**WORK TO BE COMPLETED:** Identify the lines that contain the word "picture", then copy them.

**STORED RECORDS:**
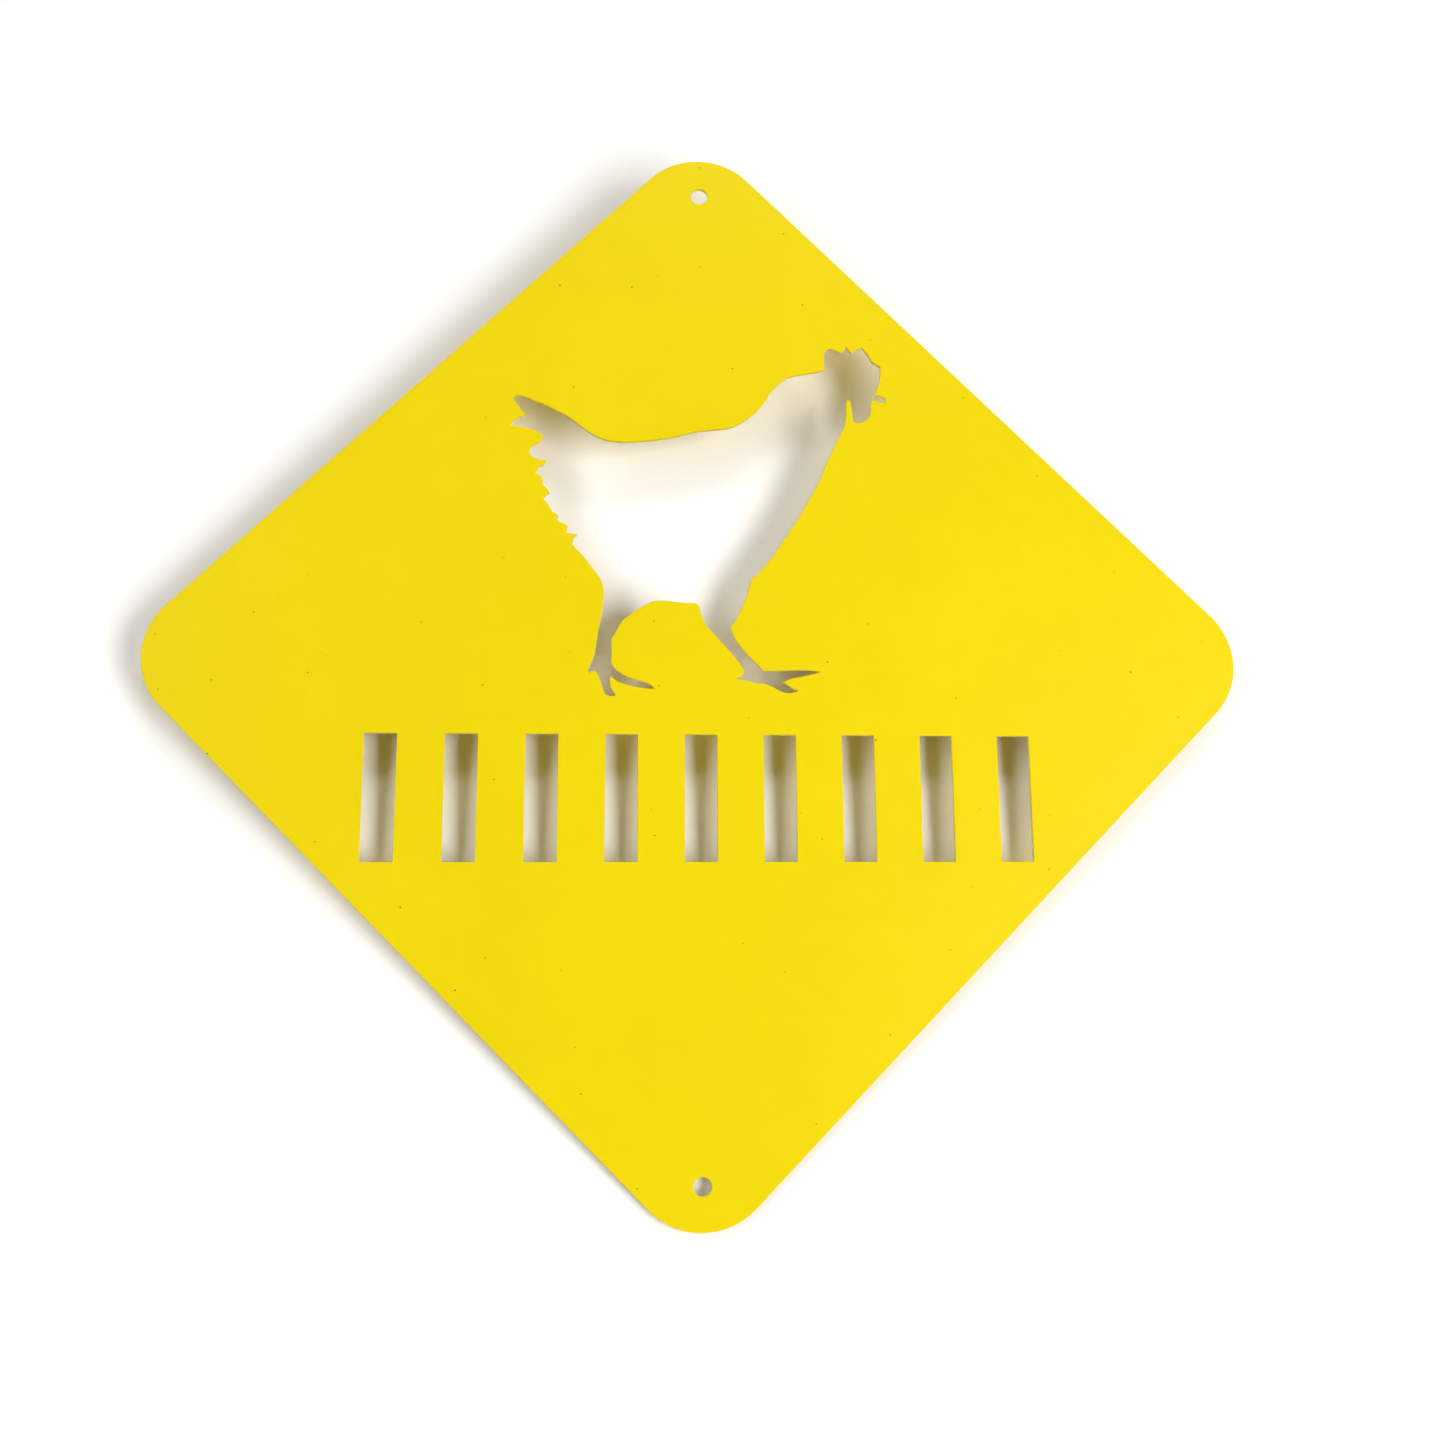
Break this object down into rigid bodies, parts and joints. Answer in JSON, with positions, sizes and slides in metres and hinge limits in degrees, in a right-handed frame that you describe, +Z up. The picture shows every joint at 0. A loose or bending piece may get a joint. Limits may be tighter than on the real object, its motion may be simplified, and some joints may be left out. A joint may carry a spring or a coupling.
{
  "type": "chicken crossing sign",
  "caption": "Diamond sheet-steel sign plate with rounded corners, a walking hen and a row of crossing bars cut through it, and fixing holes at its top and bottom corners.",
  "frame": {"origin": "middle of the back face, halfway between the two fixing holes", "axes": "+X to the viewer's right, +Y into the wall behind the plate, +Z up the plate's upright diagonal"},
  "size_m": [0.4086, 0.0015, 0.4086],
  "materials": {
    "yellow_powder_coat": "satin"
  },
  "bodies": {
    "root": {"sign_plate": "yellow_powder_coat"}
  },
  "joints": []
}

==

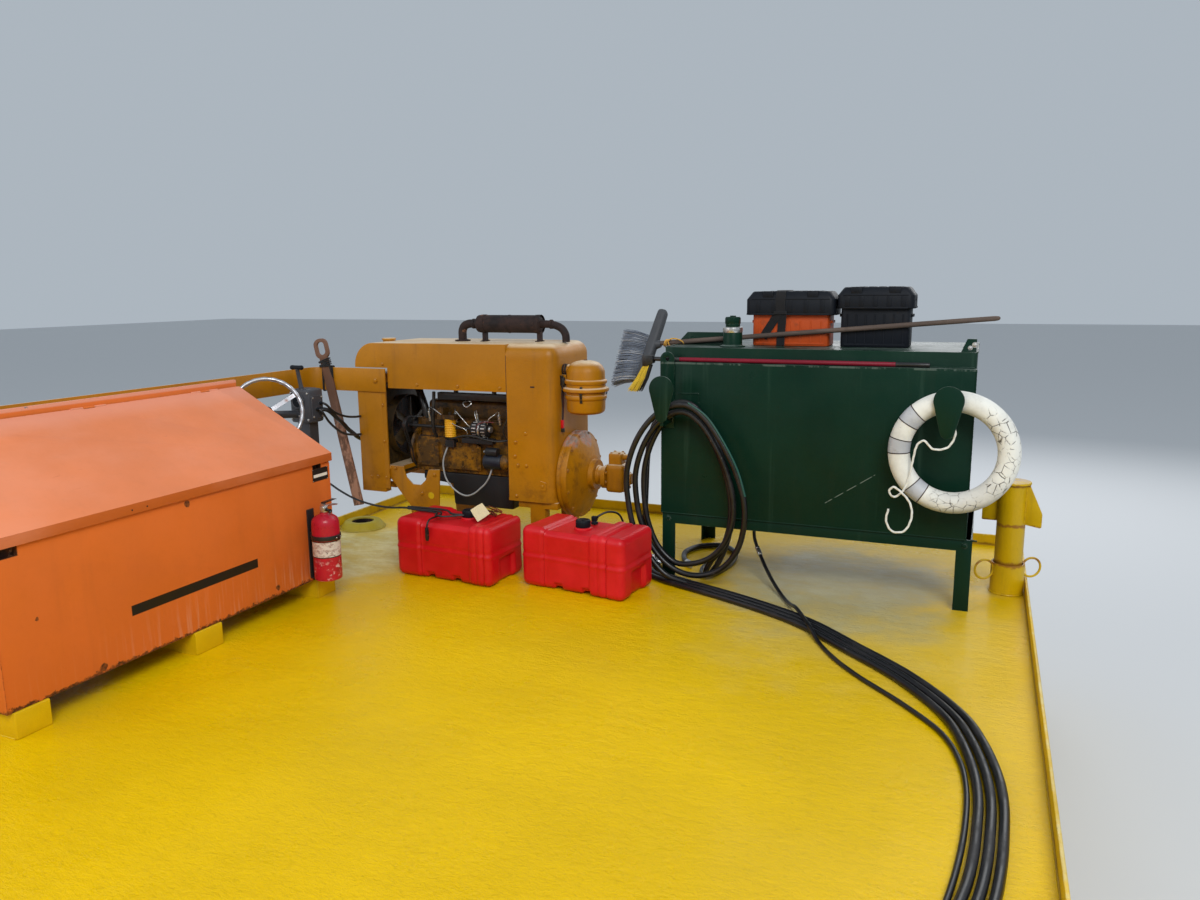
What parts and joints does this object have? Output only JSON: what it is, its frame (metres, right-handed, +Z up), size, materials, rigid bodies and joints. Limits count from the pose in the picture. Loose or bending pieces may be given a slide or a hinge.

**COMPLETE OUTPUT:**
Break this object down into rigid bodies, parts and joints. Answer in JSON, with positions, sizes and slides in metres and hinge limits in degrees, in a right-handed frame that you describe, +Z up. The picture shows every joint at 0. A loose or bending piece may get a joint. Limits may be tighter than on the real object, its motion may be simplified, and some joints may be left out. A joint may carry a spring or a coupling.
What parts and joints does this object have? Output only JSON: what it is, its frame (metres, right-handed, +Z up), size, materials, rigid bodies and joints. Limits count from the pose in the picture. Loose or bending pieces may be given a slide or a hinge.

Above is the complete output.